她收回目光,再次看向儿子,眼神异常认真,带着一种母性的智慧和力量:“默啊…听妈一句…别把自个儿…陷在恨里头…恨那起子小人…不值当!脏了自个儿的心!咱得往前看!瓦片儿还有翻身日,石头也有发热时!咱陈家,没做过亏心事!老天爷…长着眼睛呢!”

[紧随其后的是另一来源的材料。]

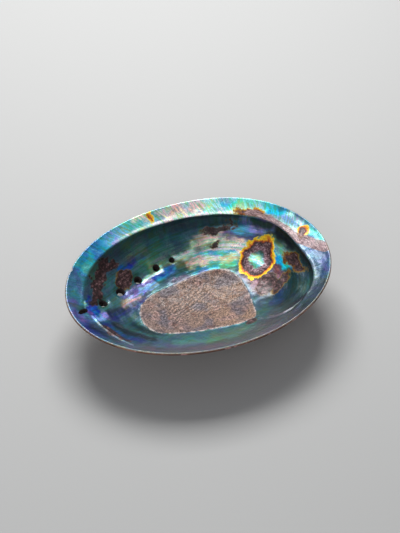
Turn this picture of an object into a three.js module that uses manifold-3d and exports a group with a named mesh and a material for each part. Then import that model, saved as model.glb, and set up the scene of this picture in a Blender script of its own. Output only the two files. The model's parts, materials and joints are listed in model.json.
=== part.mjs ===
// An abalone shell, empty and lying on its back with its opening up. Millimetres, +Z up.
//
// The shell grew as one piece, so it is one closed body. Its skin is made of cross-sections that fan
// out from the crown, the lowest point of the bowl. Each section starts on the crown, crosses the
// inside of the bowl, runs over the shelf and the rim, and comes back underneath to the crown.
// +X points to the spire end and +Y to the side with the broad shelf.

import * as THREE from 'three';
import { mergeVertices } from 'three/addons/utils/BufferGeometryUtils.js';
import Module from 'manifold-3d';

// Driving dimensions, in millimetres.
const CROWN = new THREE.Vector2(-2, 7);
const FLOOR_THICKNESS = 3.4;
const EDGE_THICKNESS = 1.8;
const CROWN_WEAR = 0.9;
const GROOVE = { depth: 1.0, halfWidth: 4.0 };
const RIDGE = { height: 1.6, halfWidth: 4.5 };
const SPIRE = { x: 48, y: -17, hollow: 3.0, hollowRadius: 14, boss: 3.4, bossRadius: 12 };
const SCAR_RISE = 0.8;
const SCAR_EDGE = 1.5;
const RIM_MARGIN = 6;
const FUNNEL = { height: 1.3, root: 1.5, flare: 2.2, lip: 1.1 };
const BORE_MARGIN = 7;

// How finely the skin is divided.
const SECTIONS = 76;
const STEPS = { floor: 9, wall: 7, lip: 3, shelf: 4, edge: 2, back: 16 };

// The rim seen from above: an oval that leans clockwise, and is fuller in the quarter between the spire
// end and the broad shelf.
const OVAL = { halfLength: 86, halfBreadth: 60.5, lean: 3, fullness: 2.5, fullestAt: 45 };

// Twelve stations round the rim, every 30 degrees of the oval, anticlockwise from the spire end.
// z         height of the rim's top edge
// shelf     1 where the nacre folds in to a flat shelf, 0 where the wall runs plainly up to the edge
// width     from the edge in to the shelf's lip
// drop      how far the lip lies below the edge
// crisp     1 for a sharp lip, 0 for one that rolls over into the bowl
// undercut  degrees by which the wall leans back under the lip
// wall      thickness of the wall below the shelf
// bowl      1 for an evenly rounded section, 0 for a flat floor that turns up late
// reach     how far the turn from the wall to the floor sweeps in
const RIM = {
  z: [39.1, 39.4, 39.6, 39.4, 39.1, 38.3, 37.6, 38.1, 38.6, 38.9, 39.1, 39.1],
  shelf: [1, 1, 1, 1, 1, 1, 0.9, 0.4, 0, 0, 0.5, 1],
  width: [17, 14, 12, 10, 10, 11, 12, 10, 8, 8, 9, 11],
  drop: [5, 5, 5, 5, 5, 5.5, 6, 7, 7.5, 7.5, 5, 4.5],
  crisp: [1, 1, 1, 1, 0.7, 0.5, 0.3, 0.2, 0.2, 0.2, 0.6, 1],
  undercut: [22, 22, 22, 14, 3, 0, 0, 0, 0, 0, 3, 12],
  wall: [6, 6.5, 7, 6, 5, 4, 3, 2.2, 1.9, 1.8, 3.6, 7],
  bowl: [0.5, 0.4, 0.32, 0.3, 0.43, 0.7, 0.95, 1, 1, 1, 0.86, 0.65],
  reach: [12, 13, 16, 17, 16, 18, 18, 17, 16, 16, 16, 15],
};

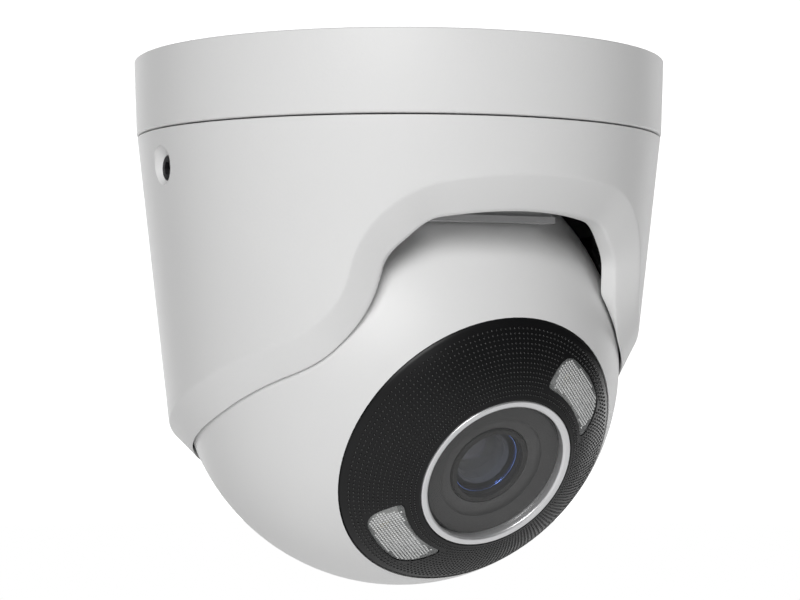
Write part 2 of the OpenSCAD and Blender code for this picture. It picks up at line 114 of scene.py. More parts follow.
wall_edge.interpolation_type = "SMOOTHSTEP"
wall_edge.inputs["From Min"].default_value = 0.62
wall_edge.inputs["From Max"].default_value = 0.93
link_room(facing_wall.outputs["Value"], wall_edge.inputs["Value"])
wall_mix = room_nodes.new("ShaderNodeMixShader")
link_room(wall_edge.outputs["Result"], wall_mix.inputs[0])
link_room(room_nodes["Background"].outputs[0], wall_mix.inputs[1])
link_room(bright_wall.outputs[0], wall_mix.inputs[2])
link_room(wall_mix.outputs[0], room_nodes["World Output"].inputs["Surface"])


def softbox(name, place, aim, width, height, watts):
    """A rectangular area lamp that faces a point."""
    lamp = bpy.data.lights.new(name, "AREA")
    lamp.shape = "RECTANGLE"
    lamp.size = width
    lamp.size_y = height
    lamp.energy = watts
    holder = bpy.data.objects.new(name, lamp)
    holder.location = place
    holder.rotation_mode = "QUATERNION"
    holder.rotation_quaternion = (Vector(aim) - Vector(place)).to_track_quat("-Z", "Y")
    bpy.context.scene.collection.objects.link(holder)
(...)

“妈…” 陈默再也忍不住,泪水汹涌而出。他俯下身,将脸埋在母亲枯瘦的手掌里,像个委屈的孩子。母亲的箴言,没有华丽的辞藻,却像一剂良药,暂时抚平了他心中那被背叛和屈辱撕裂的伤口。是啊,恨杨雪,恨张强,恨孙莉,恨杨家…除了让自己更痛苦,还能得到什么?他不能让自己沉沦在仇恨的泥潭里。他要为了母亲,为了姐姐,为了念恩,活下去!堂堂正正地活下去!
“妈…我记住了…” 陈默哽咽着,用力点头。
就在这时,陈默的手机在口袋里急促地震动起来!是张磊!
陈默的心瞬间提到了嗓子眼!他飞快地擦掉眼泪,对母亲说:“妈,我接个电话。” 然后快步走到阳台,关上门,深吸一口气,按下了接听键。
“默哥!” 张磊的声音压得很低,却带着一种压抑不住的兴奋和冰冷,“查到了!这对狗男女!真他妈不是东西!”
“怎么样?” 陈默的声音异常冷静,只有他自己知道,胸腔里的心脏在疯狂跳动。
“张强!杨雪她们公司采购部的一个小主管!有点小权,油水不少,人花花肠子一堆!家里有老婆孩子,但在外面乱搞不是一天两天了!” 张磊语速飞快,“我托了道上…呃,托了个在酒店做保安经理的兄弟,想办法查了查…操!结果触目惊心!”